Supplied material:

= = = =

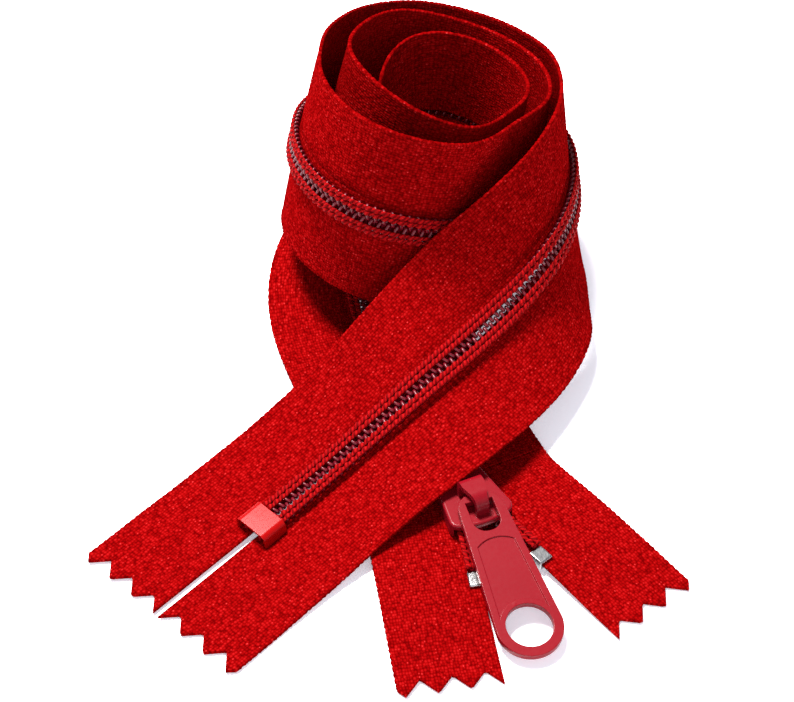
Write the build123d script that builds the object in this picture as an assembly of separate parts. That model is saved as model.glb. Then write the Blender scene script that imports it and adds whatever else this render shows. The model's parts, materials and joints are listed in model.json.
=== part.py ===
from build123d import *
from math import ceil, cos, radians, sin
import os

import numpy as np

# A closed-end nylon coil zipper with a long pull, rolled up and standing on its tape edge.
# Millimetres, +Z up. The origin is on the surface it rests on, below the middle of its outline.

# ---- tape and chain ----
TAPE_EDGE = 16.0            # chain centre line to the selvage
TAPE_INNER = 0.5            # chain centre line to the inner edge of the tape
TAPE_THICK = 0.6
CHAIN_WIDTH = 5.4           # across both coils
COIL_GAP = 0.24             # between the two coil envelopes
COIL_HEIGHT = 1.55
SEWN_GAP = 0.03             # between pieces that are sewn together
CORD_WIDTH = 1.1
CORD_HEIGHT = 0.9
CORD_PLACE = 1.5            # chain centre line to the middle of the cord
THREAD_WIDTH = 0.35
THREAD_HEIGHT = 0.2
THREAD_PLACES = (1.0, 2.1)  # chain centre line to the two rows of stitches
TOOTH_COUNT = 3             # pinked teeth across each tape end
TOOTH_DEPTH = 2.6

# ---- stops ----
BOTTOM_STOP_LENGTH = 4.4
BOTTOM_STOP_SHEET = 0.45
BOTTOM_STOP_ROUND = 1.1     # outer radius of its two long edges
STOP_CLEAR = 0.08
TOP_STOP_LENGTH = 2.8
TOP_STOP_WIDTH = 2.5
TOP_STOP_WALL = 0.55
TOP_STOP_PLACE = 14.7       # parting point to the near end of a top stop

# ---- tape ends beyond the parting point ----
SPREAD = 15.0               # each tape end turns out by this angle
LEG_LENGTH = 34.0
LEG_LEVEL = 17.8            # length that stays level before the tape comes down to the surface
LEG_END_HEIGHT = 0.45
JOINT_GAP = 0.3

# ---- slider ----
HEADING = -65.5             # direction in which the slider faces, in plan
SLIDER_REAR = 5.5           # parting point to the rear of the slider
SLIDER_FRONT = 6.6          # parting point to the shoulders
NOSE = 1.3                  # bulge of the front between the shoulders
FLANGE = 0.45
SHOULDER_RADIUS = 1.5
WING = 0.9                  # thickness of the upper and lower wings
COIL_CLEAR = 0.3
PARTED_ROOM = 1.9           # extra half width at the shoulders, where the coils part
REAR_CHANNEL = CHAIN_WIDTH / 2 + COIL_CLEAR     # half width of the channel at the rear
MOUTH_CHANNEL = REAR_CHANNEL + PARTED_ROOM      # half width of the channel at the shoulders
TAPE_SLOT = 0.28            # clearance of the tape on each side of its slot
NECK_WIDTH = 2.3
NECK_BACK = 2.6
NECK_WIDEST = 5.2
STRAP_THICK = 0.85
STRAP_RISE = 2.6            # clear height under the strap
STRAP_FRONT = 6.5           # parting point to the strap's front face
STRAP_BACK = 1.1            # parting point to its rear face
STRAP_SINK = 0.3            # depth of its feet in the wing
STRAP_REAR_ROUND = 1.2      # outer radius of its rear bend
STRAP_REAR_INNER = 0.4      # inner radius of its rear bend
STRAP_TAPER = 1.4           # the narrowing starts this far behind the front bend
STRAP_TOP_WIDTH = 3.7
STRAP_TIP_WIDTH = 2.1
STRAP_BEND = 2.2            # outer radius where the strap turns down at its front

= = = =

What to do: Return exactly the lines from the beginning of the data above through the one containing "# Millimetres, +Z", please. Include both end lines and add nothing else.

Task solution:
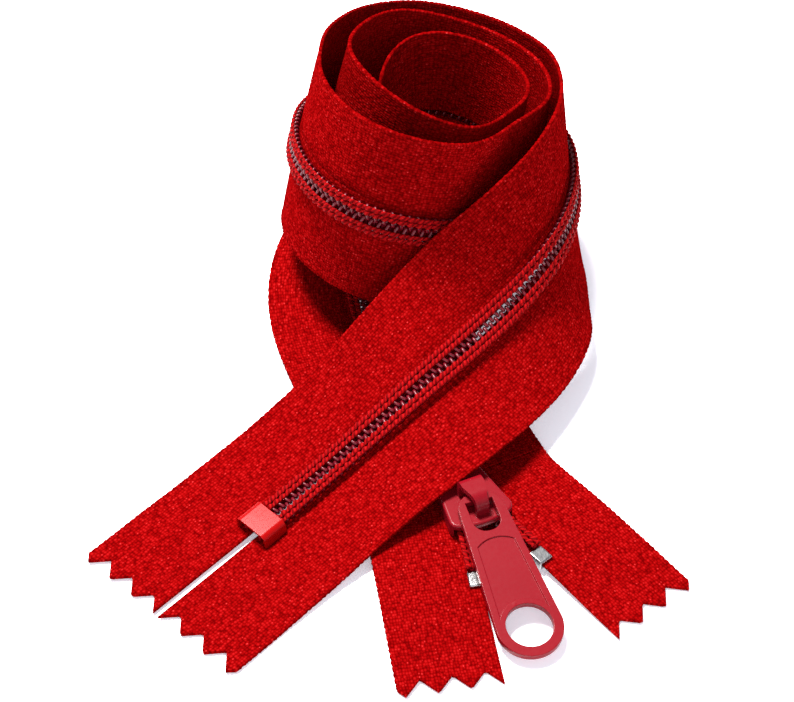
Write the build123d script that builds the object in this picture as an assembly of separate parts. That model is saved as model.glb. Then write the Blender scene script that imports it and adds whatever else this render shows. The model's parts, materials and joints are listed in model.json.
=== part.py ===
from build123d import *
from math import ceil, cos, radians, sin
import os

import numpy as np

# A closed-end nylon coil zipper with a long pull, rolled up and standing on its tape edge.
# Millimetres, +Z up. The origin is on the surface it rests on, below the middle of its outline.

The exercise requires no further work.